What I am is Life itself. I am not this appearance of a separate individual. I am not this image of a body. I am not this label or thought. But in fact all of this is happening in what I am. I am not in this body. The body is simply an image appearing within what I am. I am absolute nothingness. Paradoxically, I am absolute everything. Everything is simply nothing appearing as everything. This is what I am. Language is limited and can never truly express this. However, all that appears: every word, every image, thought, emotion, physical sensation, is happening in Life itself. This is not special, this is not owned by any particular special enlightened people. This is most ordinary.

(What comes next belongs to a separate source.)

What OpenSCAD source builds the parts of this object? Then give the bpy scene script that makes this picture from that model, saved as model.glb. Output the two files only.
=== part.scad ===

In this play of Life there is the play of searching for fulfilment or enlightenment. There seems to be a path towards reaching this goal. There seem to be things that ‘I’ can ‘do’ in order to get closer to enlightenment. These things seem to provide a certain relief for a while but then the pain of separation seems to return. This game of seeking is played out. It is eventually seen that any relief is simply temporary. Replacing one state with another is found to be totally unsatisfactory. Any idea of hope is seen through. The play of Life is seen as it is.

What I am is beyond all states. What I am is before, during and after any state. What I am is timeless. What I am is hopelessness. What I am is enlightenment. What I am is too simple for this long word ‘enlightenment’. What I am simply is. In not-knowing, I know.

This can not be understood. This can not be worked out. This can not be ‘got’. This can not be thought of. This can not be found or lost. This can not be experienced. But somehow this is already known beyond all experience. This is the nature of what I am. This, right now, is the enlightenment which is sought, and this is the enlightenment which can never be found.

         ~ essay by Unmani Liza Hyde (author of I Am Life Itself)
                   http://www.not-knowing.com/

Monday, August 2, 2010

An Exercise in Futility

A LIVING GEM FROM RAMESH S. BALSEKAR




There should be no misunderstanding about this "living in the present moment." It does not mean being blind to the future, or forgetting the lessons of the past. It means being so fully and deeply aware of the present moment, that the necessary doing in the present moment happens spontaneously, far more completely and far more effectively when it is not hampered by the frustration of the past and the catastrophic expectations of the future.

Living in the present moment does not mean trying to contact this timeless, eternal present moment by concentrating your attention on the now-moment, on whatever you are presently experiencing. It may sound reasonable that some sort of practice of attention to the immediate present is necessary to be in contact with the timeless, present moment. But actually such a practice would be an exercise in futility because any effort, any practice to contact this present moment must necessarily require another moment, and another, to contact the earlier moment which had been long lost in the flow of time! You cannot use time to get out of time; you cannot use mind to get out of the mind. Any such effort can only reinforce that which you intend to uproot.

        ~1989
    *The late Advaita sage, Ramesh S. Balsekar was a disciple of Nisargadatta Maharaj, himself a renowned Advaita master. Balsekar was drawn to Advaita as a boy and particularly enjoyed reading the teachings of Ramana Maharshi and Wei Wu Wei as an adult. After his retirement from banking, Ramesh discovered Nisargadatta Maharaj, who became his guru. Ramesh wrote some 40 books on Advaita, and starting in 1982, met spiritual seekers daily at his home in Mumbai. He died September 27, 2009.